Desconhecimento sobre leis antirracistas e baixa confiança no sistema de denúncias reforçam cenário de vulnerabilidade
Um levantamento divulgado na última quarta-feira (19), às vésperas do Dia da Consciência Negra, mostra que a maioria da população preta e parda ainda desconhece os canais formais para denunciar racismo. Segundo a pesquisa, 52,2% afirmam não saber onde ou como registrar situações de racismo ou injúria racial. O estudo revela ainda que apenas 47,5% conhecem legislações voltadas ao enfrentamento à discriminação racial.
A falta de informação não é o único obstáculo. Apenas 20,3% dos entrevistados acreditam que uma denúncia realmente será encaminhada para investigação e que providências serão adotadas pelos órgãos competentes.
O levantamento ouviu 423 pessoas, sendo 310 pretas e 113 pardas de todas as regiões do país, por meio de formulário online, entre julho e setembro. A investigação foi realizada pelos institutos Orire e Sumaúma, ambos da sociedade civil, com apoio da Uber.
Os dados também mostram que o racismo está presente no cotidiano: 59,3% relataram já ter sofrido racismo ou injúria racial durante deslocamentos na cidade. Apesar disso, 83,9% nunca formalizaram boletim de ocorrência.
“Abismo informacional” dificulta denúncias
Para Thais Bernardes, fundadora do Instituto Orire, os resultados evidenciam um distanciamento entre a população negra e os mecanismos de denúncia.
Ela afirma que há um “abismo informacional”, explicando:
“Uma estrutura que faz com que o caminho da denúncia seja confuso, seja pouco acessível e, muitas vezes, até desencorajador.”

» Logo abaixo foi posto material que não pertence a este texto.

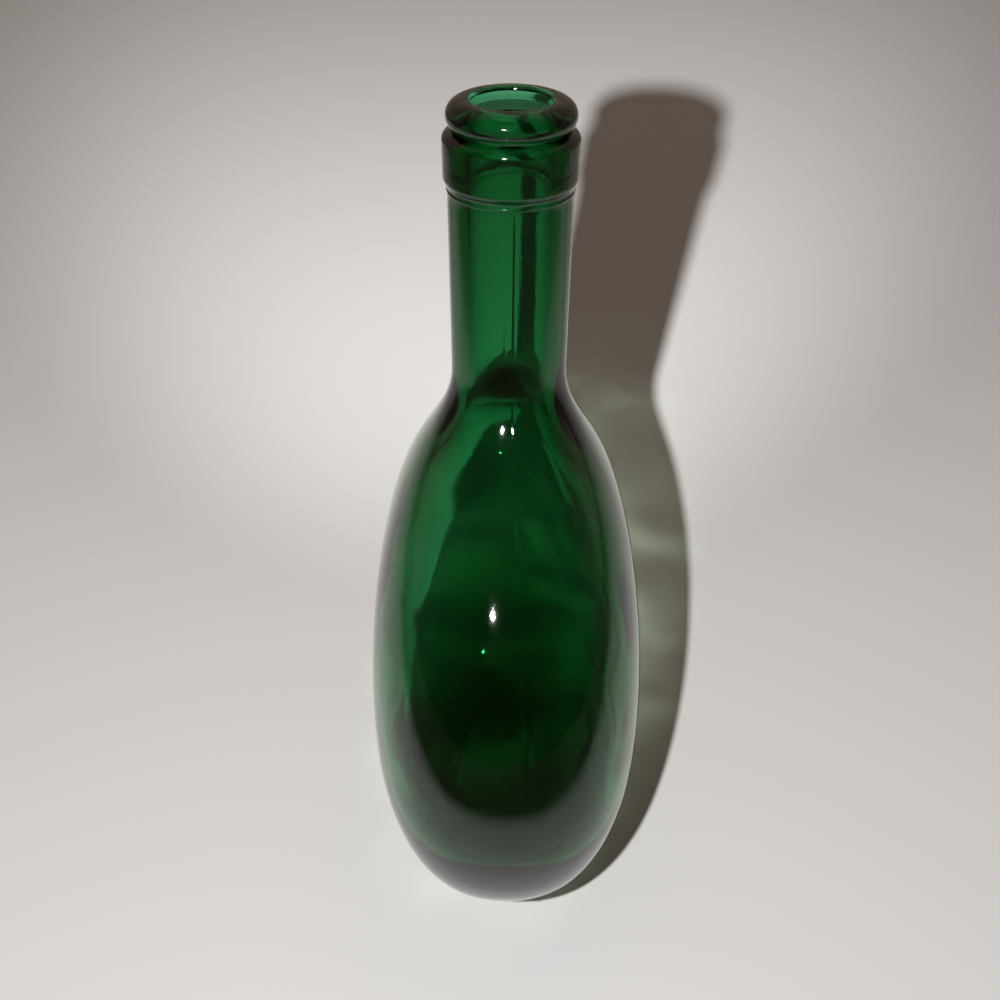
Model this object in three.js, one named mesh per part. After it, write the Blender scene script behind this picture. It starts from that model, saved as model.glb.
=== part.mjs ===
// Flat-sided wine flask in green glass, with a cork mouth. Millimetres, +Z up, origin under the
// middle of the foot. X runs across the wide face, Y runs through the flat faces, the front is -Y.
// The glass is parted where its moulds part: the lip, the collar, the neck, two halves each of
// the shoulder, the body and the heel, and the base.

import * as THREE from "three";
import { mergeVertices } from "three/addons/utils/BufferGeometryUtils.js";

// Overall size
const TOTAL_HEIGHT = 222;
const BODY_WIDTH = 148;
const BODY_DEPTH = 76.8;

// Body outline, seen from the front and from the side
const WIDEST_HEIGHT_FRONT = 66;
const WIDEST_HEIGHT_SIDE = 60;
const HEEL_POWER_FRONT = 2;
const HEEL_POWER_SIDE = 1.9;

// Shoulder curve: how long it keeps to the body's side and to the neck's, as shares of its height
const SHOULDER_FULLNESS_FRONT = 0.53;
const SHOULDER_SWEEP_FRONT = 0.21;
const SHOULDER_FULLNESS_SIDE = 0.71;
const SHOULDER_SWEEP_SIDE = 0.2;

// Level section of the body and of its hollow: an ellipse whose four quarters bulge by this share.
// The bulge fades out over the stretch below the neck.
const BODY_BULGE = 0.06;
const HOLLOW_BULGE = 0.09;
const BULGE_FADE_HEIGHT = 40;

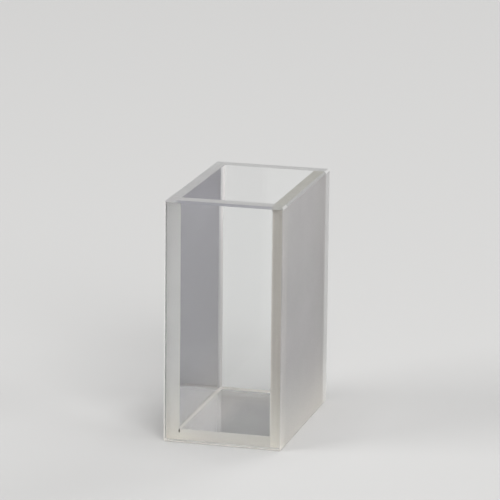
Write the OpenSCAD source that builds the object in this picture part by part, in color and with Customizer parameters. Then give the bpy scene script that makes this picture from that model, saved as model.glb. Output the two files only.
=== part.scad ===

Segundo a jornalista, que também está à frente do portal Notícia Preta, a baixa taxa de retorno para quem denuncia, apenas 1,7% recebem algum tipo de resposta, demonstra que o problema ultrapassa o âmbito pessoal.
“É estrutural, um sistema que não se comunica com quem mais precisa dele.”
Thais ressalta ainda que a ausência de informação e a falta de acolhimento institucional afetam diretamente a confiança das vítimas:
“O desconhecimento é também uma forma de violência.”
Mesmo diante das dificuldades, o estudo revela que 77,1% sabem diferenciar racismo de injúria racial, crimes distintos na legislação brasileira.
Medidas essenciais para enfrentar o racismo
Para Thais Bernardes, o combate ao racismo exige mais do que conhecer leis: são necessárias políticas públicas, profissionais preparados para atender vítimas e mecanismos que garantam investigação e punição dos casos.
“O conhecimento empodera, mas são as ações estruturais que interrompem o ciclo de violência.”
Ela reforça que o atendimento no sistema de Justiça precisa ser humanizado:
“Se quando a pessoa chega na delegacia é desencorajada, desrespeitada ou até mesmo ridicularizada, então, o sistema de Justiça também precisa ser educado em antirracismo e atendimento humanizado.”
Guia prático orienta vítimas
Além da pesquisa, o projeto “Percepções sobre Racismo e os Caminhos para a Justiça” elaborou um guia com instruções sobre como denunciar discriminação racial e informações sobre leis vigentes. A parte jurídica foi produzida pela rede global Black Sisters in Law.
O material explica que não é obrigatório contratar advogado para registrar ocorrências e que o boletim pode ser feito presencialmente ou pela internet, em qualquer delegacia comum ou especializada.
O guia destaca dispositivos legais como a Lei Caó (1989), que torna o racismo crime imprescritível e inafiançável, e o Estatuto da Igualdade Racial (2010).
Onde denunciar
Thais recomenda que vítimas procurem delegacias, Ministério Público, Defensoria Pública, ouvidorias e plataformas oficiais. O governo federal também mantém o serviço telefônico Disque 100, canal gratuito para denúncias de violações de direitos humanos.
Segundo o Censo 2022, pessoas pretas e pardas representam 55,5% da população brasileira.